**Written instruction:** Extract all lines that hold the string "this".

**Data segment:**
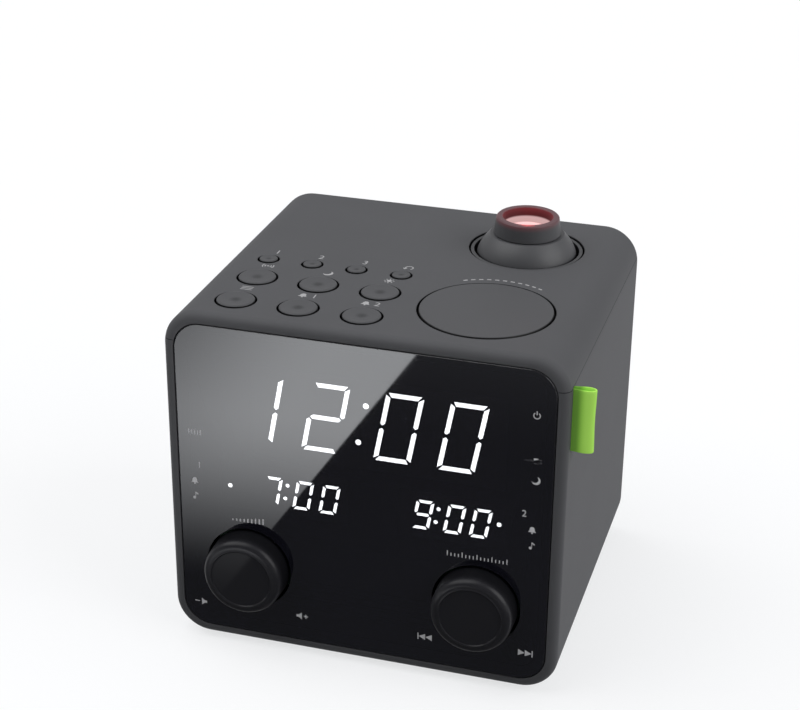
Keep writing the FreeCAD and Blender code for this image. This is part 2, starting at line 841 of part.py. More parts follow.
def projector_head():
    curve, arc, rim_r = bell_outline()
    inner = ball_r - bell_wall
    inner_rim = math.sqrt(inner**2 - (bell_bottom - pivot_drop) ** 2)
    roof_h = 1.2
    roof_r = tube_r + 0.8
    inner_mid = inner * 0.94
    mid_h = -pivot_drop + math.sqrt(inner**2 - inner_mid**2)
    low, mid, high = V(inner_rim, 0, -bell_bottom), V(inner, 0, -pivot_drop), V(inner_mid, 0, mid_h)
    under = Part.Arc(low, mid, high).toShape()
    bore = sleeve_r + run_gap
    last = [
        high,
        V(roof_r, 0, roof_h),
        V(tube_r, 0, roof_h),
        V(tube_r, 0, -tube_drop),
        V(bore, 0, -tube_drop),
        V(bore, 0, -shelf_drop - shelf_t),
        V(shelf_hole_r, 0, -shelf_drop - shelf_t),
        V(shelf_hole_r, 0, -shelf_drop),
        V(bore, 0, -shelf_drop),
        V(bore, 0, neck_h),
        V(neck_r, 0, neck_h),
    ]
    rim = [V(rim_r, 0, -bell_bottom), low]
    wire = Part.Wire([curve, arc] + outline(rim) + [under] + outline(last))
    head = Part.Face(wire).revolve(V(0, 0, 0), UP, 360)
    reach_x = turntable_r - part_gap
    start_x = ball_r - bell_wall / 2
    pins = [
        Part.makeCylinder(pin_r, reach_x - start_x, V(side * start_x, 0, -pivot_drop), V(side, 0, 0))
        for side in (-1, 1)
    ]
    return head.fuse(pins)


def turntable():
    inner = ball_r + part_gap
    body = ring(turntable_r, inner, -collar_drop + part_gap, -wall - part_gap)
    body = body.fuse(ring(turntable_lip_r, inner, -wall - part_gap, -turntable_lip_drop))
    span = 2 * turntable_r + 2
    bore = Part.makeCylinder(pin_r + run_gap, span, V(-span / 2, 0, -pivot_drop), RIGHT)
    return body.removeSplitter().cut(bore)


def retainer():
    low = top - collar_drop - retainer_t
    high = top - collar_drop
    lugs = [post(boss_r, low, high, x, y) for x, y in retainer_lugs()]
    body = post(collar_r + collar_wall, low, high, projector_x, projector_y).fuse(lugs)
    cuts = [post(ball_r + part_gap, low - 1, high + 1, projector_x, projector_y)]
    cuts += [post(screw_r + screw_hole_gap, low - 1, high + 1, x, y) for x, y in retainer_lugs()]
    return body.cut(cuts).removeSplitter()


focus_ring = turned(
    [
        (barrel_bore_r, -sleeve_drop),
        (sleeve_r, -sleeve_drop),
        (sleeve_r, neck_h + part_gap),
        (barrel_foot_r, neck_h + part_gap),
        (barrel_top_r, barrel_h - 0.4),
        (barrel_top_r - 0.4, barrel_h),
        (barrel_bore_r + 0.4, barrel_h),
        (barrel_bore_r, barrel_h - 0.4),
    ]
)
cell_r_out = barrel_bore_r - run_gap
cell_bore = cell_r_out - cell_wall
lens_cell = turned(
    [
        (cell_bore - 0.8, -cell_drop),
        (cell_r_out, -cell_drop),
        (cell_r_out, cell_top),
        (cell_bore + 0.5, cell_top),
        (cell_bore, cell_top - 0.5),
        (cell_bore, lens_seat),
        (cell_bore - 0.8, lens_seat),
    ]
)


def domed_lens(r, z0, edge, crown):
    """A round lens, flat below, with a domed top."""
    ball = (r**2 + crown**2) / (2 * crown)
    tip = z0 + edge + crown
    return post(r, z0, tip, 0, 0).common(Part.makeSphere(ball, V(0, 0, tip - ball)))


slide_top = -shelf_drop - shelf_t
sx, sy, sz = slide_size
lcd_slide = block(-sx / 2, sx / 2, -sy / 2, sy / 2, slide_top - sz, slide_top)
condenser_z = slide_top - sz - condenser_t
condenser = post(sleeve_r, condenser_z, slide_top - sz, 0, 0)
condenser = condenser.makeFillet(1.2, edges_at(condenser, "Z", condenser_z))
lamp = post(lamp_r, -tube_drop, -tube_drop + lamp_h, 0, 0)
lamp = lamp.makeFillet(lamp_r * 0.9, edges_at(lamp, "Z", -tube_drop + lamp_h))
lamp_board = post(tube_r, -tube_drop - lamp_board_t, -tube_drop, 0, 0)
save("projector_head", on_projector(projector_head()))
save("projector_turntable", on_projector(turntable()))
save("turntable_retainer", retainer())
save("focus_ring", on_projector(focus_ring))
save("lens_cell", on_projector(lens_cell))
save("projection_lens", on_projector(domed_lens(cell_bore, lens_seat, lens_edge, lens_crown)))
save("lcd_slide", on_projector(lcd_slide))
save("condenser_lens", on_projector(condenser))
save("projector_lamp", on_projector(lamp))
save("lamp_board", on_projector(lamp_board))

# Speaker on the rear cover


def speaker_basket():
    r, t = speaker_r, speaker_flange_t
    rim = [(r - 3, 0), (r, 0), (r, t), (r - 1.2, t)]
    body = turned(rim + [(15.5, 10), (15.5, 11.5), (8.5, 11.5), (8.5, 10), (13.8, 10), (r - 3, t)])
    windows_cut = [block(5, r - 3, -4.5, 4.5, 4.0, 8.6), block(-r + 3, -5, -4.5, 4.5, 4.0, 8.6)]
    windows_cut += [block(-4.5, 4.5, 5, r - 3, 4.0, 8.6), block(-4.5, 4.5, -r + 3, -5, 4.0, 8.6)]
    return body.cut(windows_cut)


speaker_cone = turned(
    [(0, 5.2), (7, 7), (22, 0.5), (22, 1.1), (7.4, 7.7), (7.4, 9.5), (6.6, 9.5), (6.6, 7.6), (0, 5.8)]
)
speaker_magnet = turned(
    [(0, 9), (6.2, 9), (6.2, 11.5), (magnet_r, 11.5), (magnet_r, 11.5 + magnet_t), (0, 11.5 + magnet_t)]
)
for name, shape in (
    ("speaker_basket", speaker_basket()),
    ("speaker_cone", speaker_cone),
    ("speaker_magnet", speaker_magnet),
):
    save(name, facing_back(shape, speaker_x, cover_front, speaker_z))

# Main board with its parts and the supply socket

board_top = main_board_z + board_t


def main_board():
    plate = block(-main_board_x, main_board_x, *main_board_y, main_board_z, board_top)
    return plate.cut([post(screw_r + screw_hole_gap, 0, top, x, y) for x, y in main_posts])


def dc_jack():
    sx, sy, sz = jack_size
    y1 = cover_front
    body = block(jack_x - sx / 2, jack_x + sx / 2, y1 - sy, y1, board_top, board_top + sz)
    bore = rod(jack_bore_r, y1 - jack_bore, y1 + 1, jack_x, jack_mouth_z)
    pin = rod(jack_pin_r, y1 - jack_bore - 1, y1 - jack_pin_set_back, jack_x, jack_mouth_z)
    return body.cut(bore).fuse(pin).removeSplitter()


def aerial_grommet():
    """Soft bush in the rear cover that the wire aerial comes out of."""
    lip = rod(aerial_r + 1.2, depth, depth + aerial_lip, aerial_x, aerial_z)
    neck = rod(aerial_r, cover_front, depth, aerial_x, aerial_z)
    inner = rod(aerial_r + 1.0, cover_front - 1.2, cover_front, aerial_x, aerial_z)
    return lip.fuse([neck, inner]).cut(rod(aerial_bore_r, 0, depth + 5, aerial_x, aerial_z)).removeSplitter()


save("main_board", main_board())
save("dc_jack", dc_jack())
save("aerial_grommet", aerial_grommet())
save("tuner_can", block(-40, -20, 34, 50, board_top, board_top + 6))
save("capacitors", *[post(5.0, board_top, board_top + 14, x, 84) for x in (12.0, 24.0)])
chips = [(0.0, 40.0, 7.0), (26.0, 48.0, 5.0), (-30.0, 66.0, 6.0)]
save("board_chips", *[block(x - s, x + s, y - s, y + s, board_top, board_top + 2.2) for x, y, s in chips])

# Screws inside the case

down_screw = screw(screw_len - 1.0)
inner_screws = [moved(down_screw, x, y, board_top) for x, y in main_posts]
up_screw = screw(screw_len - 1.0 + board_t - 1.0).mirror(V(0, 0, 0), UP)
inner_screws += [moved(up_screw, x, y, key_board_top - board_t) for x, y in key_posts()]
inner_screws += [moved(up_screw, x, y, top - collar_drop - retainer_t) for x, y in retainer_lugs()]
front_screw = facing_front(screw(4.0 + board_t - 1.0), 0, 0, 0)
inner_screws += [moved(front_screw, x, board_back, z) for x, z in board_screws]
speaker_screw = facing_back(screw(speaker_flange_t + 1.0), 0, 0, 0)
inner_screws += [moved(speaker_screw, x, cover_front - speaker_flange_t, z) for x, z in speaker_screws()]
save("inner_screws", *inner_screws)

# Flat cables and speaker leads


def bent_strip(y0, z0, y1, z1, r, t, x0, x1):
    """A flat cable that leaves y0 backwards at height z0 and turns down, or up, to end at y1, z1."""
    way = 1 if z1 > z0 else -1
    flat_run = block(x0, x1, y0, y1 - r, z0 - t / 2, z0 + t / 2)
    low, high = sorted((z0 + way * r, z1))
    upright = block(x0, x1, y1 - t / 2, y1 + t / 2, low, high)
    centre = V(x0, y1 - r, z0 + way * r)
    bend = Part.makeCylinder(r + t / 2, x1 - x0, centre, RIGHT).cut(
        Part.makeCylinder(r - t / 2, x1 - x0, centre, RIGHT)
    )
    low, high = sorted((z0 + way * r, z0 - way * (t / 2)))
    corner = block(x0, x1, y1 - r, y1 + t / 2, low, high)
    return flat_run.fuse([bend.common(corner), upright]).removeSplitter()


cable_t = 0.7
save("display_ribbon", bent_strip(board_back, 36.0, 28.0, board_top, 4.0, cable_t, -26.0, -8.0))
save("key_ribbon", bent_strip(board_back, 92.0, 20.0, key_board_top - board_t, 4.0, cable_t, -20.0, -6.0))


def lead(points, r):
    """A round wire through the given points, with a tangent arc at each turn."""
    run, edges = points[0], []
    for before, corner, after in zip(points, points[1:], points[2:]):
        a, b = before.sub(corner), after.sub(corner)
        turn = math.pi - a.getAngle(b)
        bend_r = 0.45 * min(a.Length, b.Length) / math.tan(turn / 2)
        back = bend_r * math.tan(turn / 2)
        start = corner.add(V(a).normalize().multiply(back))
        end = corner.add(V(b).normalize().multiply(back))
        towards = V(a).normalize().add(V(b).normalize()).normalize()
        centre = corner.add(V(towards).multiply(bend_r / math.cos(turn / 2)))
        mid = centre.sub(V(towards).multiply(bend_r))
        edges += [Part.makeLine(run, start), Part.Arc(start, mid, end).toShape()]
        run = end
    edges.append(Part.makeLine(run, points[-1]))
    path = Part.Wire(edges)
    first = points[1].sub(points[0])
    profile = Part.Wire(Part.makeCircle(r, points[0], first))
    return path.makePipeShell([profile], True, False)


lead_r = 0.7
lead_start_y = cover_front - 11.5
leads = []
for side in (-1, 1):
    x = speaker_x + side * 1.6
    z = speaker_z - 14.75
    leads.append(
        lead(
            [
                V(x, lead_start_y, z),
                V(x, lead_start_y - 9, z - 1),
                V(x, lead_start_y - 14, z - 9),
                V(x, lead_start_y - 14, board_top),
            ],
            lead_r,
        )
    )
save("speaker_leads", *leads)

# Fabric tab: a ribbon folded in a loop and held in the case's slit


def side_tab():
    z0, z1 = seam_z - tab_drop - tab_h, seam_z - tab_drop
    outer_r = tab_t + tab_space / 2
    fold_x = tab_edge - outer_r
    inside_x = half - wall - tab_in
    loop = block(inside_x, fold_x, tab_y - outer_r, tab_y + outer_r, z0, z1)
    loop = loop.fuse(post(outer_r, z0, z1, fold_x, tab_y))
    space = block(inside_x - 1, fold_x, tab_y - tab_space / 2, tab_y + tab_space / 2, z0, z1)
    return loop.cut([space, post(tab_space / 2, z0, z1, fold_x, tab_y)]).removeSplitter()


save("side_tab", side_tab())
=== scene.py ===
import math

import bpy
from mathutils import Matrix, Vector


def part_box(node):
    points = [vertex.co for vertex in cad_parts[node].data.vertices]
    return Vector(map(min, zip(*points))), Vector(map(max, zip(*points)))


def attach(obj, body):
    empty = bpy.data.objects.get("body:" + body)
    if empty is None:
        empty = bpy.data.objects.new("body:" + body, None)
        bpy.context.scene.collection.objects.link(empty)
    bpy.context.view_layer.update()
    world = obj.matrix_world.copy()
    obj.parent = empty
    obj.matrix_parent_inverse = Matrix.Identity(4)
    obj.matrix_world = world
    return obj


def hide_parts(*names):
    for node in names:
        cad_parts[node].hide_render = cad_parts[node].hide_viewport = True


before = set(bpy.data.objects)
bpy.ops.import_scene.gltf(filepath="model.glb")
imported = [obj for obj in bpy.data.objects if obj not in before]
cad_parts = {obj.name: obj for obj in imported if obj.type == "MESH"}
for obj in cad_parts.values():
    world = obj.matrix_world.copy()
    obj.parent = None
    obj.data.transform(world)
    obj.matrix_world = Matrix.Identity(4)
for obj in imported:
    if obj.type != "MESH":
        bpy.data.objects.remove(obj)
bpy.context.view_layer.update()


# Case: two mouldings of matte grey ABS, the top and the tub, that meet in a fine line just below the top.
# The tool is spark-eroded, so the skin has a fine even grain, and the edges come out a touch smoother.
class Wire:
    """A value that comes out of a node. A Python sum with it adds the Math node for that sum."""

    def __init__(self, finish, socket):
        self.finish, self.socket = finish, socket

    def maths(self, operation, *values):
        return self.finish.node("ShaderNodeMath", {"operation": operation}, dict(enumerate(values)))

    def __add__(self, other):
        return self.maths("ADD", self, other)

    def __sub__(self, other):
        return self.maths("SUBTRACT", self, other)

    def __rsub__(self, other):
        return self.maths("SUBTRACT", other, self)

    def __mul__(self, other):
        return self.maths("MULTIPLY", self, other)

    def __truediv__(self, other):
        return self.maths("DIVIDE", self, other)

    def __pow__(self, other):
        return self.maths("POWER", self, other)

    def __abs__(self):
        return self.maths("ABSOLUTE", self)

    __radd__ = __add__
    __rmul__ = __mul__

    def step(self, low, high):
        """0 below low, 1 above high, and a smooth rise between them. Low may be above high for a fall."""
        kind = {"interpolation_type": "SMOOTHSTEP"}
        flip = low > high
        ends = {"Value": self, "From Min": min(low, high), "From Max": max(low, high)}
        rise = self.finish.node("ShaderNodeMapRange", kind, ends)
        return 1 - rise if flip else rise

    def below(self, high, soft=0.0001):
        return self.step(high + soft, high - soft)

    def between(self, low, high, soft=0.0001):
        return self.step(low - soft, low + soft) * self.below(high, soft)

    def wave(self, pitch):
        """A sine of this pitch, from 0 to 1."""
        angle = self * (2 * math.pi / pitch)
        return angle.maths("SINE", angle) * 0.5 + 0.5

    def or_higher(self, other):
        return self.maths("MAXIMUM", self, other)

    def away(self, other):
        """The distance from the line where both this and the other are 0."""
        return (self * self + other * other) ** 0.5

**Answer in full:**
Keep writing the FreeCAD and Blender code for this image. This is part 2, starting at line 841 of part.py. More parts follow.
        """A sine of this pitch, from 0 to 1."""
        """The distance from the line where both this and the other are 0."""